▶ What needs to be done:
Copy every line of the following data that includes the string "frame".

⟨

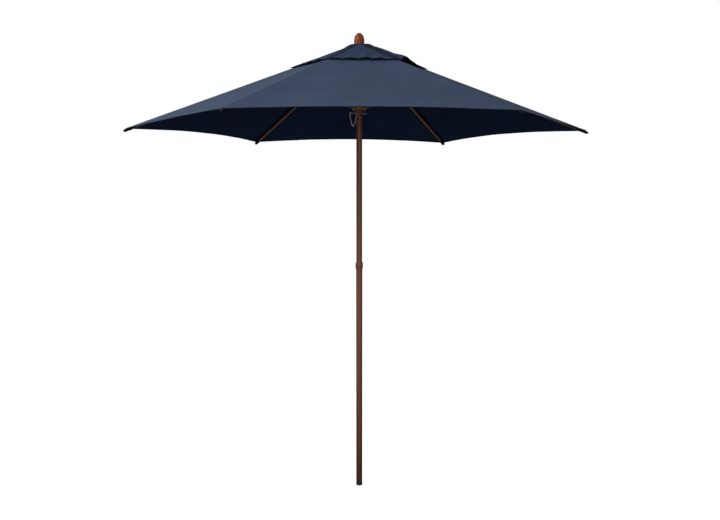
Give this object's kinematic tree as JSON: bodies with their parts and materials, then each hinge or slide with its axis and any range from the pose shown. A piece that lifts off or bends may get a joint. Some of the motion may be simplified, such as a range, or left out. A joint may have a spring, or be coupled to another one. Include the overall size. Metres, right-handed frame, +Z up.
{
  "type": "market umbrella",
  "caption": "Push-up market umbrella: sectional pole, folding ribs and struts on a runner, pin and chain lock, vented fabric canopy and turned finial.",
  "frame": {"origin": "centre of the pole's lower end", "axes": "+Z up the pole, +X towards rib 1; ribs every 60 degrees, and the lock pin's eye at azimuth 210 degrees"},
  "size_m": [2.7588, 2.3956, 2.71],
  "materials": {
    "pole_finish": "satin brown wood-grain finish, streaks along the pole",
    "rib_wood": "stained hardwood, satin lacquer",
    "hub_wood": "golden brown turned hardwood, gloss lacquer",
    "neck_wood": "reddish turned hardwood, satin lacquer",
    "finial_wood": "orange-brown turned hardwood, gloss lacquer",
    "canopy_fabric": "navy woven polyester, plain weave, matt",
    "pocket_fabric": "dark coated pocket cloth",
    "steel": "plain zinc-plated steel",
    "bracket_steel": "dark bronze painted sheet steel",
    "bright_chain": "bright plated steel wire",
    "black_plastic": "dark moulded plastic",
    "liner_plastic": "dark brown moulded nylon"
  },
  "bodies": {
    "lower_pole": {"lower_pole": "pole_finish", "foot_cap": "black_plastic", "pole_collar": "pole_finish", "pole_stop": "black_plastic"},
    "upper_pole": {"upper_pole": "pole_finish", "crown_hub": "hub_wood", "crown_pins": "steel", "crown_screws": "steel", "finial": "finial_wood", "finial_stud": "steel", "vent_cap": "canopy_fabric", "canopy_panel_1": "canopy_fabric", "canopy_panel_2": "canopy_fabric", "canopy_panel_3": "canopy_fabric", "canopy_panel_4": "canopy_fabric", "canopy_panel_5": "canopy_fabric", "canopy_panel_6": "canopy_fabric"},
    "runner": {"runner_hub": "hub_wood", "runner_neck": "neck_wood", "runner_liner": "liner_plastic", "chain_eye": "bright_chain", "lock_chain": "bright_chain"},
    "chain_end": {"chain_ring": "bright_chain"},
    "lock_pin": {"lock_pin": "steel"},
    "rib_1": {"rib_1": "rib_wood", "rib_tip_1": "black_plastic", "corner_pocket_1": "pocket_fabric", "rib_bracket_1": "bracket_steel"},
    "strut_1": {"strut_1": "rib_wood", "strut_pin_1": "steel"},
    "rib_2": {"rib_2": "rib_wood", "rib_tip_2": "black_plastic", "corner_pocket_2": "pocket_fabric", "rib_bracket_2": "bracket_steel"},
    "strut_2": {"strut_2": "rib_wood", "strut_pin_2": "steel"},
    "rib_3": {"rib_3": "rib_wood", "rib_tip_3": "black_plastic", "corner_pocket_3": "pocket_fabric", "rib_bracket_3": "bracket_steel"},
    "strut_3": {"strut_3": "rib_wood", "strut_pin_3": "steel"},
    "rib_4": {"rib_4": "rib_wood", "rib_tip_4": "black_plastic", "corner_pocket_4": "pocket_fabric", "rib_bracket_4": "bracket_steel"},
    "strut_4": {"strut_4": "rib_wood", "strut_pin_4": "steel"},
    "rib_5": {"rib_5": "rib_wood", "rib_tip_5": "black_plastic", "corner_pocket_5": "pocket_fabric", "rib_bracket_5": "bracket_steel"},
    "strut_5": {"strut_5": "rib_wood", "strut_pin_5": "steel"},
    "rib_6": {"rib_6": "rib_wood", "rib_tip_6": "black_plastic", "corner_pocket_6": "pocket_fabric", "rib_bracket_6": "bracket_steel"},
    "strut_6": {"strut_6": "rib_wood", "strut_pin_6": "steel"}
  },
  "joints": [
    {"name": "pole_lift", "type": "slide", "parent": "lower_pole", "child": "upper_pole", "axis": [0, 0, 1], "range_m": [0, 0.16]},
    {"name": "runner_slide", "type": "slide", "parent": "upper_pole", "child": "runner", "axis": [0, 0, -1], "range_m": [0, 0.7379], "deforming": ["canopy_panel_1", "canopy_panel_2", "canopy_panel_3", "canopy_panel_4", "canopy_panel_5", "canopy_panel_6", "vent_cap"]},
    {"name": "lock_pin_draw", "type": "slide", "parent": "upper_pole", "child": "lock_pin", "axis": [-0.866, -0.5, 0], "range_m": [0, 0.072]},
    {"name": "chain_end_draw", "type": "slide", "parent": "runner", "child": "chain_end", "axis": [-0.866, -0.5, 0], "range_m": [0, 0.072], "deforming": ["lock_chain"]},
    {"name": "rib_fold_1", "type": "hinge", "parent": "upper_pole", "child": "rib_1", "pos_m": [0.04, 0, 2.61603], "axis": [0, 1, 0], "range_deg": [0, 66.03]},
    {"name": "strut_fold_1", "type": "hinge", "parent": "rib_1", "child": "strut_1", "pos_m": [0.55079, 0, 2.41129], "axis": [0, -1, 0], "range_deg": [0, 138.99]},
    {"name": "rib_fold_2", "type": "hinge", "parent": "upper_pole", "child": "rib_2", "pos_m": [0.02, 0.03464, 2.61603], "axis": [-0.866, 0.5, 0], "range_deg": [0, 66.03]},
    {"name": "strut_fold_2", "type": "hinge", "parent": "rib_2", "child": "strut_2", "pos_m": [0.27539, 0.477, 2.41129], "axis": [0.866, -0.5, 0], "range_deg": [0, 138.99]},
    {"name": "rib_fold_3", "type": "hinge", "parent": "upper_pole", "child": "rib_3", "pos_m": [-0.02, 0.03464, 2.61603], "axis": [-0.866, -0.5, 0], "range_deg": [0, 66.03]},
    {"name": "strut_fold_3", "type": "hinge", "parent": "rib_3", "child": "strut_3", "pos_m": [-0.27539, 0.477, 2.41129], "axis": [0.866, 0.5, 0], "range_deg": [0, 138.99]},
    {"name": "rib_fold_4", "type": "hinge", "parent": "upper_pole", "child": "rib_4", "pos_m": [-0.04, 0, 2.61603], "axis": [0, -1, 0], "range_deg": [0, 66.03]},
    {"name": "strut_fold_4", "type": "hinge", "parent": "rib_4", "child": "strut_4", "pos_m": [-0.55079, 0, 2.41129], "axis": [0, 1, 0], "range_deg": [0, 138.99]},
    {"name": "rib_fold_5", "type": "hinge", "parent": "upper_pole", "child": "rib_5", "pos_m": [-0.02, -0.03464, 2.61603], "axis": [0.866, -0.5, 0], "range_deg": [0, 66.03]},
    {"name": "strut_fold_5", "type": "hinge", "parent": "rib_5", "child": "strut_5", "pos_m": [-0.27539, -0.477, 2.41129], "axis": [-0.866, 0.5, 0], "range_deg": [0, 138.99]},
    {"name": "rib_fold_6", "type": "hinge", "parent": "upper_pole", "child": "rib_6", "pos_m": [0.02, -0.03464, 2.61603], "axis": [0.866, 0.5, 0], "range_deg": [0, 66.03]},
    {"name": "strut_fold_6", "type": "hinge", "parent": "rib_6", "child": "strut_6", "pos_m": [0.27539, -0.477, 2.41129], "axis": [-0.866, -0.5, 0], "range_deg": [0, 138.99]}
  ],
  "couplings": [
    {"joint": "chain_end_draw", "follows": "lock_pin_draw", "ratio": 1},
    {"joint": "rib_fold_1", "follows": "runner_slide", "rad_per_m": 1.5618},
    {"joint": "strut_fold_1", "follows": "runner_slide", "rad_per_m": 3.2874},
    {"joint": "rib_fold_2", "follows": "runner_slide", "rad_per_m": 1.5618},
    {"joint": "strut_fold_2", "follows": "runner_slide", "rad_per_m": 3.2874},
    {"joint": "rib_fold_3", "follows": "runner_slide", "rad_per_m": 1.5618},
    {"joint": "strut_fold_3", "follows": "runner_slide", "rad_per_m": 3.2874},
    {"joint": "rib_fold_4", "follows": "runner_slide", "rad_per_m": 1.5618},
    {"joint": "strut_fold_4", "follows": "runner_slide", "rad_per_m": 3.2874},
    {"joint": "rib_fold_5", "follows": "runner_slide", "rad_per_m": 1.5618},
    {"joint": "strut_fold_5", "follows": "runner_slide", "rad_per_m": 3.2874},
    {"joint": "rib_fold_6", "follows": "runner_slide", "rad_per_m": 1.5618},
    {"joint": "strut_fold_6", "follows": "runner_slide", "rad_per_m": 3.2874}
  ]
}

⟩

▶ Answer for this exercise:
Give this object's kinematic tree as JSON: bodies with their parts and materials, then each hinge or slide with its axis and any range from the pose shown. A piece that lifts off or bends may get a joint. Some of the motion may be simplified, such as a range, or left out. A joint may have a spring, or be coupled to another one. Include the overall size. Metres, right-handed frame, +Z up.
  "frame": {"origin": "centre of the pole's lower end", "axes": "+Z up the pole, +X towards rib 1; ribs every 60 degrees, and the lock pin's eye at azimuth 210 degrees"},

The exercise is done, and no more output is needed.